Write each line out exactly, leaving none out.

-.-.-

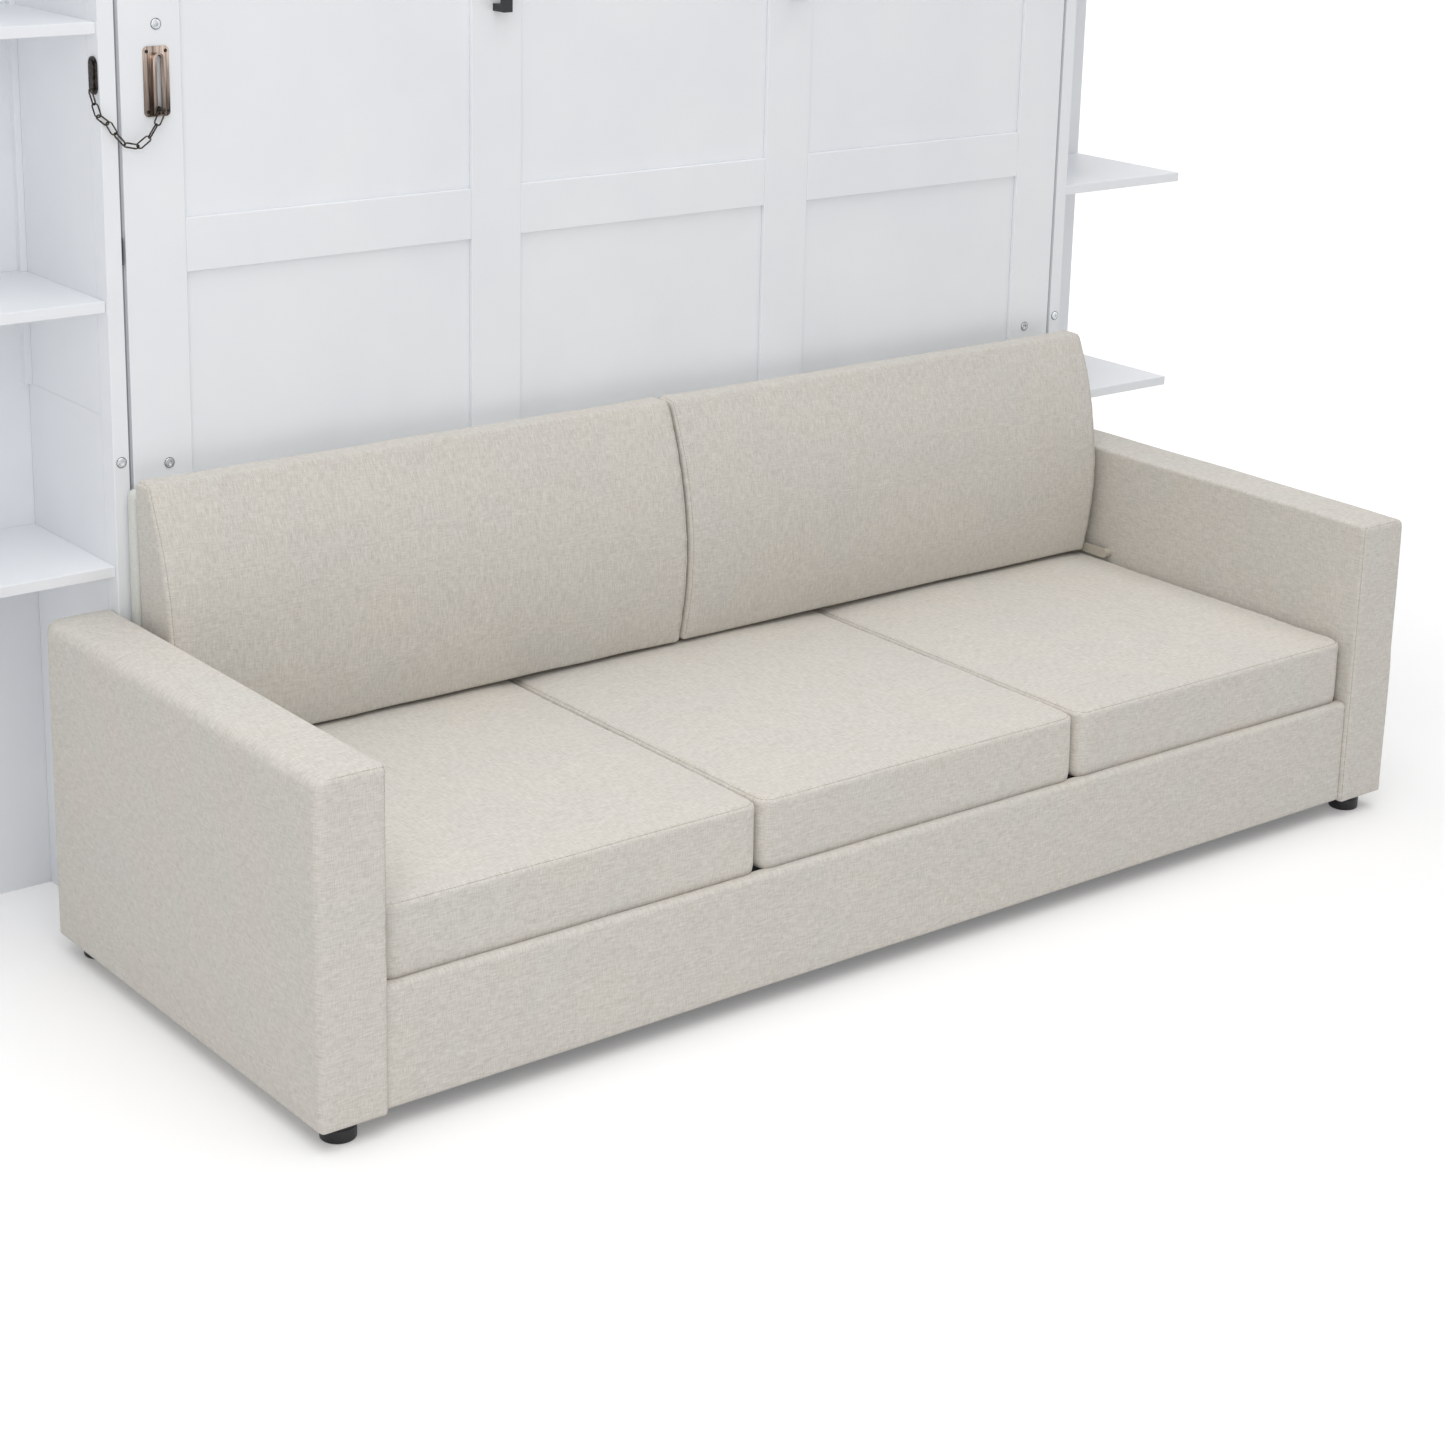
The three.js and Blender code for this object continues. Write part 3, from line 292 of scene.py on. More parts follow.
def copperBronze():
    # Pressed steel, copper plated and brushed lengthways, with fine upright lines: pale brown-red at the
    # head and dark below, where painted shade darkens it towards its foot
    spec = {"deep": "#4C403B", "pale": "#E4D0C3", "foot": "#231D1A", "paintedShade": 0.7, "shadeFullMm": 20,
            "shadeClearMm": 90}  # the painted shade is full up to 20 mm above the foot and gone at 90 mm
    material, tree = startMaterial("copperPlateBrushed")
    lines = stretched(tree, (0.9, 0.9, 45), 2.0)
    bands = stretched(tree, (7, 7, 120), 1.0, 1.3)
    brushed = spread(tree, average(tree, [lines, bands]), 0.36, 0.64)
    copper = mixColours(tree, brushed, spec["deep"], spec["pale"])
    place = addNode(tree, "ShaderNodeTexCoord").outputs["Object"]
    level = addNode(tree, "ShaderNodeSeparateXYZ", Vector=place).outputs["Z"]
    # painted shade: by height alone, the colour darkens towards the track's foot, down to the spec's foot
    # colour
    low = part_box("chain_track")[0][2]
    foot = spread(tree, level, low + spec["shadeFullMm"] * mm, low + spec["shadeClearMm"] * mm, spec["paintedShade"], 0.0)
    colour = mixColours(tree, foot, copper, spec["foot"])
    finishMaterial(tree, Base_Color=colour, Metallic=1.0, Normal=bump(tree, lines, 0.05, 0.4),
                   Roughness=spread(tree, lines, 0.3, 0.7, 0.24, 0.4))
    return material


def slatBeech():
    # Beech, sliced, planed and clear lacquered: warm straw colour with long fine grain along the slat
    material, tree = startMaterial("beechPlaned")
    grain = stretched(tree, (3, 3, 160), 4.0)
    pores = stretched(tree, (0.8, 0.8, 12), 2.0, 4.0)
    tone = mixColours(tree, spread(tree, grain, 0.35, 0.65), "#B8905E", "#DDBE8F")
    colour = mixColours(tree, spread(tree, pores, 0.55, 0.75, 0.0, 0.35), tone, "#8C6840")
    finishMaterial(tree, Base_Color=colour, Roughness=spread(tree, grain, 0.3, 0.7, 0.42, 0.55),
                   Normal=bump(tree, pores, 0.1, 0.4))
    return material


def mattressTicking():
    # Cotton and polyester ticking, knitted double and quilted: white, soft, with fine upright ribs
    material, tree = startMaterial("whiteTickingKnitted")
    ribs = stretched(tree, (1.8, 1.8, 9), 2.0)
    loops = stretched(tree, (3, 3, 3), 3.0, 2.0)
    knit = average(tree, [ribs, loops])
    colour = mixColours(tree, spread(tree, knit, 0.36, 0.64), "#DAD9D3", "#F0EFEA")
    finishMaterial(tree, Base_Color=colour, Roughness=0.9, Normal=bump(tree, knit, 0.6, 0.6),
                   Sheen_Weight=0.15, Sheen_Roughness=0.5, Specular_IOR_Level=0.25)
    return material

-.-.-

ANSWER TO THIS PROBLEM →
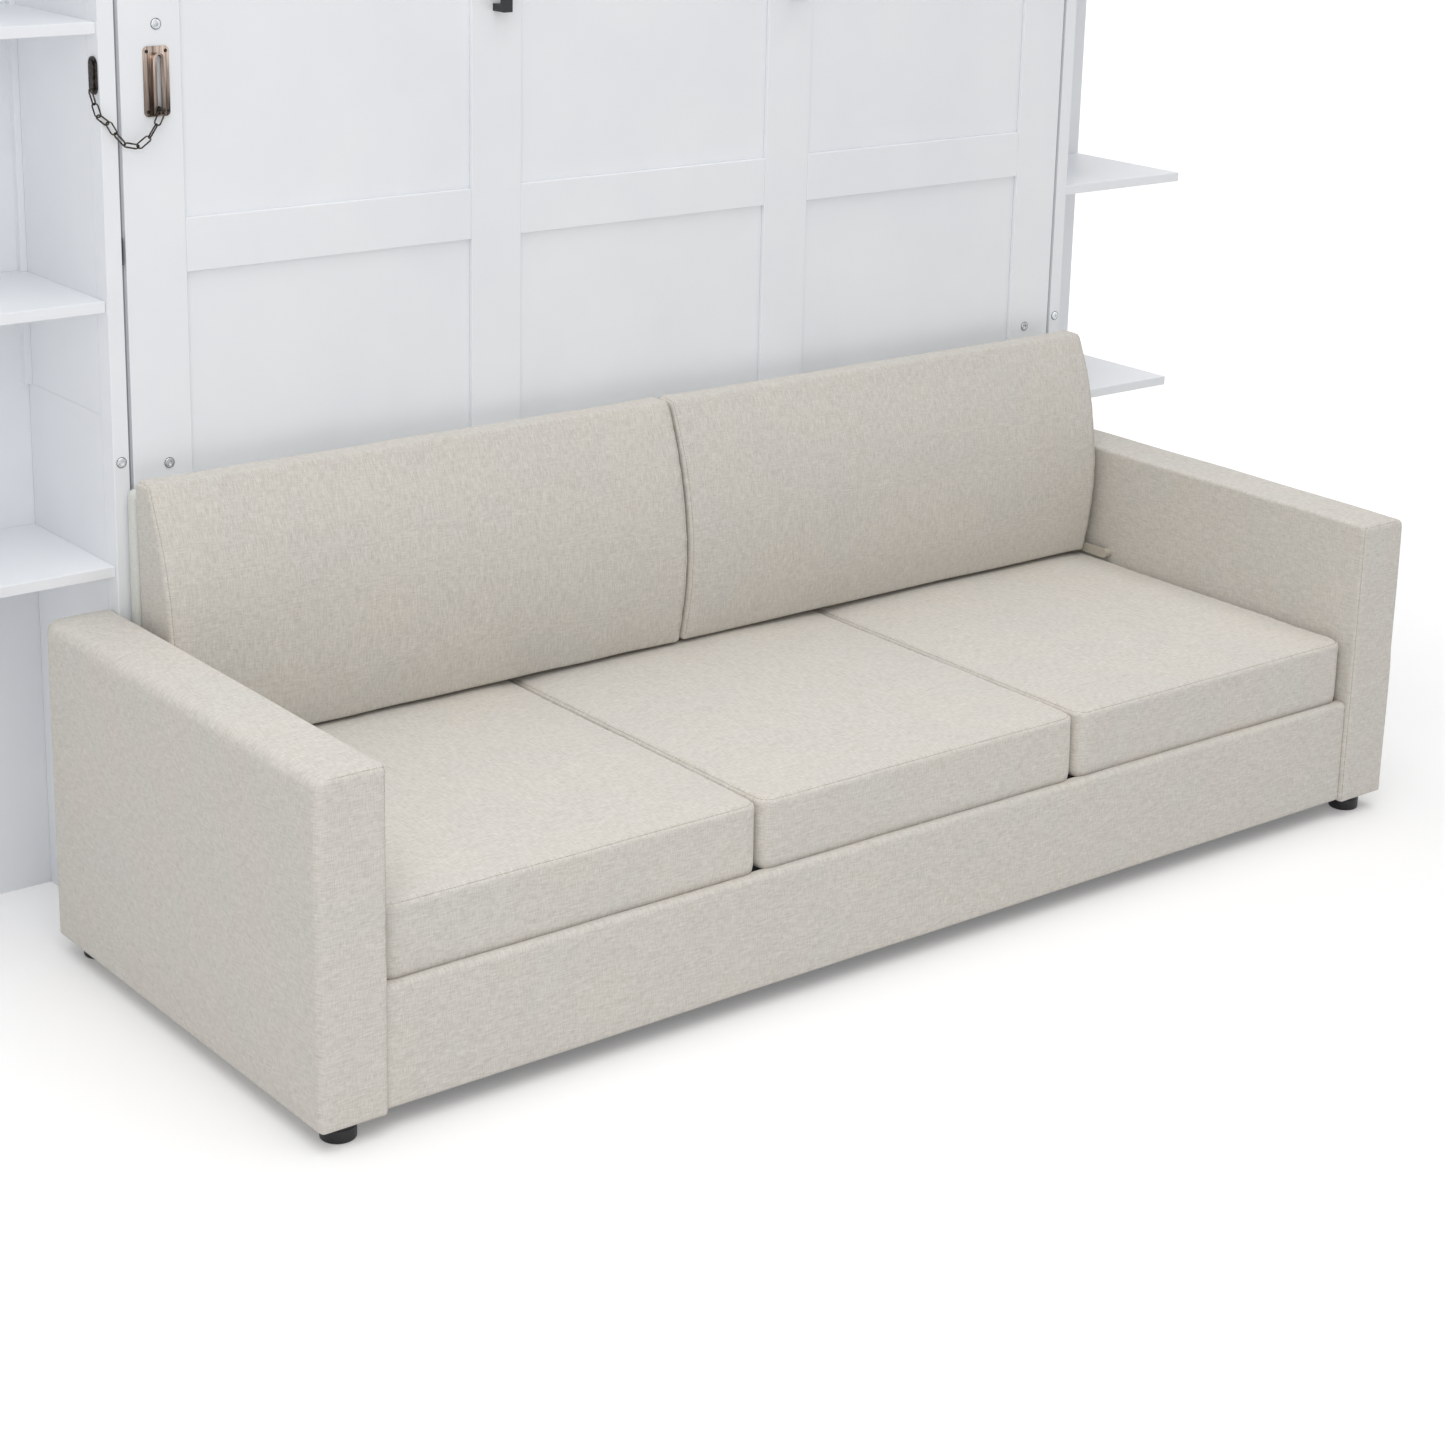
The three.js and Blender code for this object continues. Write part 3, from line 292 of scene.py on. More parts follow.
def copperBronze():
    # Pressed steel, copper plated and brushed lengthways, with fine upright lines: pale brown-red at the
    # head and dark below, where painted shade darkens it towards its foot
    spec = {"deep": "#4C403B", "pale": "#E4D0C3", "foot": "#231D1A", "paintedShade": 0.7, "shadeFullMm": 20,
            "shadeClearMm": 90}  # the painted shade is full up to 20 mm above the foot and gone at 90 mm
    material, tree = startMaterial("copperPlateBrushed")
    lines = stretched(tree, (0.9, 0.9, 45), 2.0)
    bands = stretched(tree, (7, 7, 120), 1.0, 1.3)
    brushed = spread(tree, average(tree, [lines, bands]), 0.36, 0.64)
    copper = mixColours(tree, brushed, spec["deep"], spec["pale"])
    place = addNode(tree, "ShaderNodeTexCoord").outputs["Object"]
    level = addNode(tree, "ShaderNodeSeparateXYZ", Vector=place).outputs["Z"]
    # painted shade: by height alone, the colour darkens towards the track's foot, down to the spec's foot
    # colour
    low = part_box("chain_track")[0][2]
    foot = spread(tree, level, low + spec["shadeFullMm"] * mm, low + spec["shadeClearMm"] * mm, spec["paintedShade"], 0.0)
    colour = mixColours(tree, foot, copper, spec["foot"])
    finishMaterial(tree, Base_Color=colour, Metallic=1.0, Normal=bump(tree, lines, 0.05, 0.4),
                   Roughness=spread(tree, lines, 0.3, 0.7, 0.24, 0.4))
    return material


def slatBeech():
    # Beech, sliced, planed and clear lacquered: warm straw colour with long fine grain along the slat
    material, tree = startMaterial("beechPlaned")
    grain = stretched(tree, (3, 3, 160), 4.0)
    pores = stretched(tree, (0.8, 0.8, 12), 2.0, 4.0)
    tone = mixColours(tree, spread(tree, grain, 0.35, 0.65), "#B8905E", "#DDBE8F")
    colour = mixColours(tree, spread(tree, pores, 0.55, 0.75, 0.0, 0.35), tone, "#8C6840")
    finishMaterial(tree, Base_Color=colour, Roughness=spread(tree, grain, 0.3, 0.7, 0.42, 0.55),
                   Normal=bump(tree, pores, 0.1, 0.4))
    return material


def mattressTicking():
    # Cotton and polyester ticking, knitted double and quilted: white, soft, with fine upright ribs
    material, tree = startMaterial("whiteTickingKnitted")
    ribs = stretched(tree, (1.8, 1.8, 9), 2.0)
    loops = stretched(tree, (3, 3, 3), 3.0, 2.0)
    knit = average(tree, [ribs, loops])
    colour = mixColours(tree, spread(tree, knit, 0.36, 0.64), "#DAD9D3", "#F0EFEA")
    finishMaterial(tree, Base_Color=colour, Roughness=0.9, Normal=bump(tree, knit, 0.6, 0.6),
                   Sheen_Weight=0.15, Sheen_Roughness=0.5, Specular_IOR_Level=0.25)
    return material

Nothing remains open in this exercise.